Bajo la sombra de una de las pérgolas del cauce del río Turia descansan Salvador y su mujer. Cada uno está tumbado en un banco. Cuando el sol amaine, irán hacia la estación de autobuses.
La pareja es de Albania, aunque llegaron a Valencia hace ocho años. Y en un principio no les fue mal. Trabajaban en la hostelería. La mujer fue encadenando todo tipo de trabajos e incluso hizo un curso de peluquería para conseguir ganarse la vida. Pero sus sueños se truncaron.
«No nos renovaron los papeles y desde Servicios Sociales no nos han dado ninguna solución. Nos echaron del trabajo y nos quedamos sin nada», lamenta Salvador, de 53 años.
Desde hace tres años, ambos duermen en la calle. Antes tampoco llevaban una vida demasiado lujosa. Vivían en una habitación de un piso compartido. «Era muy cara. Costaba unos 300 euros y la cama era pequeña. Ni siquiera se podía considerar una habitación», lamenta el hombre.
Pero «al menos teníamos algo». Lo único que les queda de lo que fue su vida es un carro de la compra desgastado con el que cargan a rastras. Se desprendieron de todo, menos de sus alianzas de oro que relucen en sus dedos anulares izquierdos.
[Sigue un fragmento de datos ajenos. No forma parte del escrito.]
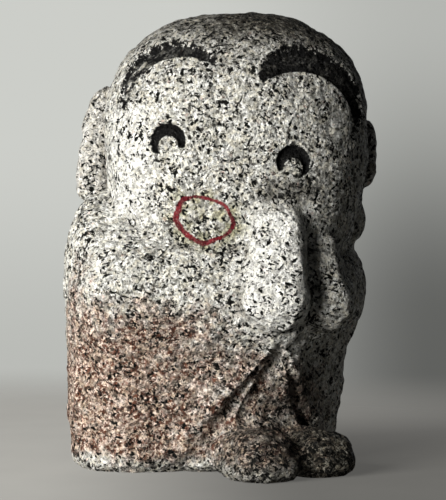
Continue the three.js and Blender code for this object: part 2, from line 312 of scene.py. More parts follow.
def opening_cut(points):
    """How deep the robe is cut back between the sleeves: lip, crease, crest and valley."""
    x, y, z = points.T
    opening = OPENING_TURN * np.maximum(1 - z / OPENING_TOP, 0) ** OPENING_CURVE
    middle_x, middle_y = middle_at(z)
    turn = np.degrees(np.abs(np.arctan2(x - middle_x, middle_y - y)))
    share = turn / np.maximum(opening, 1e-3)
    peak, end, height = HEM_LIP
    cut = -height * smooth(share, 1, peak) * (1 - smooth(share, peak, end))
    for (start, before), (stop, after) in itertools.pairwise(HEM_STEPS):
        cut += (after - before) * smooth(-share, -start, -stop)
    return cut * smooth(opening, 0, NARROWEST_TURN) * (opening > 0)


def unevenness(points):
    a, b, c = (points / SWELL_LENGTH).T
    long = np.sin(a + 0.42 * c + 0.6) * np.sin(1.08 * b - 0.48 * c + 1.9) * np.sin(0.93 * c + 0.4)
    short = np.sin(2.13 * a + 2) * np.sin(1.94 * b + c) * np.sin(1.78 * c + 1.1)
    return SWELL * (long + short / 2)


def stone(points):
    """Distance to the statue's surface before the face is cut, below zero inside the stone."""
    return joined_masses(points)[0]


def pair(points, form, shapes, size):
    """Two masses of one form, softly joined."""
    first, second = (form(points, shape) for shape in shapes)
    return soft_union(first, second, size)


def joined_masses(points):
    """The distance to the stone, and how deep in a crease between two masses the points lie."""
    face = face_frame(points)
    arms = pair(points, forearm, ELBOWS, ARM_BLEND)
    from_shoulder = np.linalg.norm(points - np.array(LEFT_SHOULDER["middle"]), axis=1)
    shoulder = from_shoulder - LEFT_SHOULDER["radius"]
    dressed = soft_union(soft_union(robe(points), arms, ARM_BLEND), shoulder, HAND_BLEND)
    dressed = dressed + opening_cut(points)
    hands = pair(points, hand, HANDS, PALM_BLEND)
    feet = pair(points, foot, FEET, TOE_BLEND)
    ears = np.minimum(ear(*face, EARS[0]), ear(*face, EARS[1]))
    round_head = skull(*face)
    head = soft_union(round_head, ears, EAR_BLEND)
    block = soft_union(dressed, head, CHIN_BLEND)
    held = soft_union(block, hands, HAND_BLEND)
    body = soft_union(held, feet, FOOT_BLEND)
    low = np.clip(BASE_ROUND - points[:, 2], 0, BASE_ROUND)
    body = body + unevenness(points) + BASE_ROUND - np.sqrt(BASE_ROUND ** 2 - low ** 2)
    meetings = (
        np.maximum(round_head, ears), np.maximum(dressed, head), np.maximum(block, hands),
        np.maximum(held, feet) + 1, np.maximum(hand(points, HANDS[0]), hand(points, HANDS[1])),
    )
    return body, 1 - smooth(np.minimum.reduce(meetings), 0.6, CREASE_REACH)


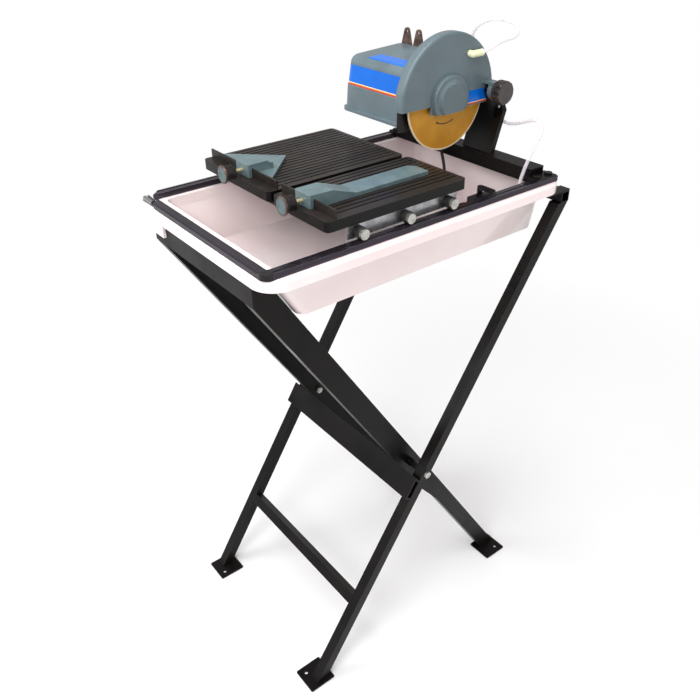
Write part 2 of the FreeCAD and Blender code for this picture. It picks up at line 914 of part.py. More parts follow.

Ella domina menos el español. Prefiere no revelar su nombre. Su tono de voz es muy bajo. Casi ininteligible. En la cabeza lleva un pañuelo blanco. «Cuando hace calor hago así y así», cuenta sonriente mientras enseña cómo se limpia el sudor con el trapo de tela y se lo vuelve a anudar para que le sujete su cabellera morena. En Albania, su país de origen, también se registran temperaturas muy elevadas. «Estamos acostumbrados», confiesan.
Aun así, nunca habían sabido lo que es no disponer de un hogar y tener que buscar cualquier lugar donde refugiarse en mitad de la calle. «Antes aunque hiciera calor teníamos dónde dormir, pero ahora no. Intentamos alejarnos del resto de personas sin hogar porque alguna vez hemos tenido problemas», afirma Salvador.
Lo pasan peor en invierno, sobre todo porque tienen que cargar con más ropa de abrigo y mantas. Y llevar tanto equipaje no es nada cómodo si llevas un estilo de vida nómada. «No tenemos miedo del clima, tenemos que resistir. Lo único que queremos es trabajar», defiende el hombre sin hogar. Su mujer asiente y dice: «Nos traen comida, pero seguimos en la calle. Yo quiero trabajar. Esto no es vida». Antes de saber que se quedarían sin empleo, gastaron todos sus ahorros en tratamientos de fertilidad, pero el hijo que esperaban nunca llegó. Ahora, sólo quieren poder retomar su vida y que les den una oportunidad laboral. Se despiden con un apretón de manos. La mujer vuelve a secarse el sudor con el pañuelo blanco y se van.